Putting them to bed the night they came to us was horrific. All three screamed—screamed—for two hours. No amount of cuddling or patting or shushing or singing soothed them. One would calm, then another, then the third would scream and start the others up again. Even putting them all in different rooms, they could hear the others crying and screamed in solidarity. Even the baby. Separating the older two proved to be a bad idea because they were afraid and had likely always slept together. Still, eventually, one by one, they screamed and cried themselves to sleep.
It took my roommate and I a bit longer to drop off ourselves: we lay on the couches in the living room under blankets scrounged from other parts of the house, clutching the baby monitors to our ears at the least rustle, reaching a leg from beneath the blankets to rock the two-month old in his bassinet every time he woke or fussed in his sleep.
At 6am, I was feeding the baby. It was dark and I hurt all over from physical and emotional exhaustion. I squeezed by eyes shut to try to pray, but that hurt, too, so I relaxed them. The pre-dawn grey light filtered through the slits of the blinds behind me and, for the first time, I felt thankful for morning. The easy light. The gradual way God brings the world into wakefulness. I sent the simplest snatches of prayers to whichever member of the Trinity had early-morning duty.
After a few minutes of “Thank you for this little boy,” “Thank you they slept so long,” “Please let him fall back asleep,” “Everything hurts,” “Please get us through,” “Thank you for this moment,” “It’s so early,” and similar prayers, I found myself grateful the Spirit is up, too, interpreting these bare words and literal groans into something sensible. I imagined Jesus on his knees and leaning against a Gethsemane rock, face aloft, attentive and squinting one eye, listening to my prayer, confused. Then I pictured him reaching over one sandaled foot to nudge the Spirit awake. The Spirit jerks and his mouth falls open before his eyes do, already interpreting my prayers to Jesus, who’s face relaxes.
With that image, I rocked the baby and opened my connection to the Spirit, focusing on the tightness in my upper back, the aching behind my eyes, the pulling at my scalp, sharing each with the Spirit. By this I believe the Spirit told Jesus all I hope for, how worn down I am, how afraid. I felt love radiating back to me, and the comfort of Someone just listening, understanding.

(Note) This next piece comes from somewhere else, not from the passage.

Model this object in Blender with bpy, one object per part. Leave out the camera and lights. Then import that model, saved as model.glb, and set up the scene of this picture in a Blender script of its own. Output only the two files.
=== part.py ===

By the end of that day, the boys were with different families, my roommate and I were two single women watching Shark Week once again, exhausted and far behind where we should have read for the week’s Bible studies.
Though that morning two years ago was a meaningful prayer time for me, I haven’t tried to replicate it. Part of this, of course, is because mornings are terrible. But I think it’s also because I’m not used to praying in the dark. Darkness is for sleeping and stargazing and spy movies. We feel like we’re doing something we shouldn’t or slacking off if we aren’t praying with our eyes shut at a florescent-lit conference table or beside the brightest lamp in the living room (conveniently placed by the squishiest armchair, of course). Frankly, we feel like we’re wrong if we pray with our eyes open, too.
Despite my private jokes, though, God doesn’t need to be awakened and God doesn’t trisect God’s self to lessen the load around the clock. God neither nudges a part of the Trinity awake nor needs a poke in the ribs from me. Literally, any place and any environment is a good place to pray. You might need a bright lamp to read your Bible or journal prayers, and you may need some sunlight to help keep you awake, yet darkness is also a fine place to pray. Dawn and day and night and twilight and many other hairsplitting terms for mere moments on the clock can describe a moment you need to pray, an opportunity you may or may not take to pray.
This morning, as I read in Matthew 3 of Jesus’ baptism, I’m praying for those three boys again, two years older, who I held on the worst day of their lives.